Hearing scheduled for Powertech mine proposal

Colorado mining regulators have finalized a hearing schedule for proposed state rules that will determine how Powertech USA can proceed with its plans to construct a uranium mine in Weld County less than 15 miles northeast of Fort Collins.

Powertech is in the process of obtaining state and federal approval for its Centennial Project in situ, or "in place," uranium mine between Nunn and Wellington near the Larimer County line.

If built, the mine would use a baking soda solution to leach the uranium from an underground rock formation, possibly affecting underlying aquifers.

Since Gov. Bill Ritter signed a 2008 law, House Bill 1161, requiring companies doing in situ leach mining to safeguard groundwater, state mining regulators have been working with Powertech and others in the uranium mining industry to write rules governing how the law is implemented.

So far, the rules-writing has been informal, but the state on Wednesday released its plans for a formal public process for the final approval of the rules by the state Mined Land Reclamation Board.

The board is asking for the public to make its voice heard on the proposed rules at an April 15 hearing at the Embassy Suites Hotel in Loveland. It will be the first formal public hearing on the rules, but how many hearings there will be isn't clear.

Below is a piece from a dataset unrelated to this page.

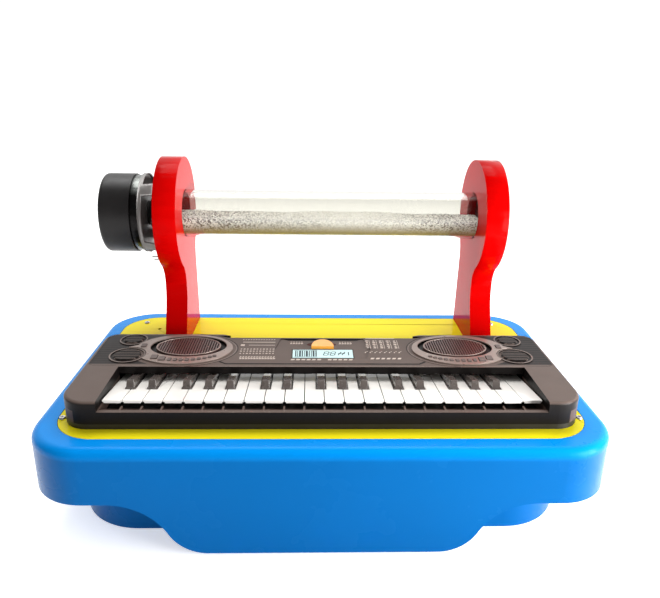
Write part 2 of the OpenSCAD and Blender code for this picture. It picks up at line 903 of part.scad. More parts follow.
// The basket's side view: x is the radius and y runs from the back ring to the flange
module basket_wall() {
    polygon([
        [basket_back_r - basket_sheet_t, basket_back_t],
        [basket_back_r, basket_back_t],
        [basket_front_r, basket_back_t + basket_l],
        [basket_front_r - basket_sheet_t, basket_back_t + basket_l],
    ]);
}

module speaker_basket() {
    color("gray")
        difference() {
            union() {
                along_x(plate_x)
                    rotate_extrude()
                        difference() {
                            union() {
                                square([basket_back_r, basket_back_t]);
                                basket_wall();
                                translate([0, basket_back_t + basket_l])
                                    square([flange_r, flange_t]);
                            }
                            translate([0, -over])
                                square([plate_bore_r, basket_back_t + 2 * over]);
                            translate([0, basket_back_t + basket_l - over])
                                square([cone_open_r, flange_t + 2 * over]);
                        }
                translate([left_outer_x, axis_y, axis_z])
                    rotate([terminal_angle - 90, 0, 0])
                        terminal();
            }
            basket_windows();
            speaker_screw_places()
                cylinder(r = speaker_screw_r + screw_gap, h = 2 * (flange_t + over), center = true);
        }
}

// Four windows between the basket's struts
module basket_windows() {
    window_l = basket_l - basket_sheet_t;
    difference() {
        along_x(ring_x + basket_sheet_t)
            cylinder(r = flange_r + over, h = window_l);
        along_x(ring_x)
            cylinder(r = basket_back_r - 2 * basket_sheet_t, h = basket_l);
        for (i = [0 : strut_count - 1])
            along_x(ring_x)
                rotate([0, 0, strut_turn + 360 * i / strut_count])
                    translate([0, -strut_w / 2, 0])
                        cube([flange_r + 2 * over, strut_w, basket_l]);
    }
}

// The terminal board stands out of the flange's edge, with two soldering lugs
module terminal() {
    translate([-flange_t, -terminal_w / 2, flange_r - over])
        cube([terminal_t, terminal_w, terminal_l]);
    for (side = [-1, 1])
        translate([-flange_t - lug_l + terminal_t, side * lug_spread - lug_w / 2,
            flange_r + terminal_l / 2 - lug_t / 2])
            cube([lug_l, lug_w, lug_t]);
}

module speaker_motor() {
    color("silver")
        along_x(0)
            rotate_extrude() {
                translate([plate_bore_r, cover_open_x])
                    square([plate_r - plate_bore_r, plate_t]);
                translate([plate_bore_r + coil_r, cover_end_x + cover_wall + cover_gap + yoke_t])
                    square([magnet_r - plate_bore_r - coil_r,
                        cover_l - cover_wall - cover_gap - yoke_t]);
                translate([0, cover_end_x + cover_wall + cover_gap])
                    square([magnet_r, yoke_t]);
                translate([0, cover_end_x + cover_wall + cover_gap])
                    square([pole_r, cover_l + plate_t - cover_wall - cover_gap]);
            }
}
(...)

Mined Land Reclamation Office Director David Berry said he couldn't say when the board will make a final decision.

"The process may take several months to ensure that all input is properly considered," he said, adding that public interest in the proposed rules so far has been "significant."

The board set a March 1 deadline for written comments from the public about the proposed rules.

Those who want to be a party to the hearing - someone who believes they have a direct interest in the rules and can offer alternatives - must submit a written request by Feb. 23. Those granted "party" status are given an elevated legal status in the hearing process and must attend an April 6 prehearing conference at the Denver Art Museum.

Jackie Adolph of Citizens Against Resource Destruction, which opposes the Centennial Project's potential impact on groundwater, said she believes public input in the rulemaking process is important to protect the water.

"I think that we will have quite a bit of public participation in this process," she said.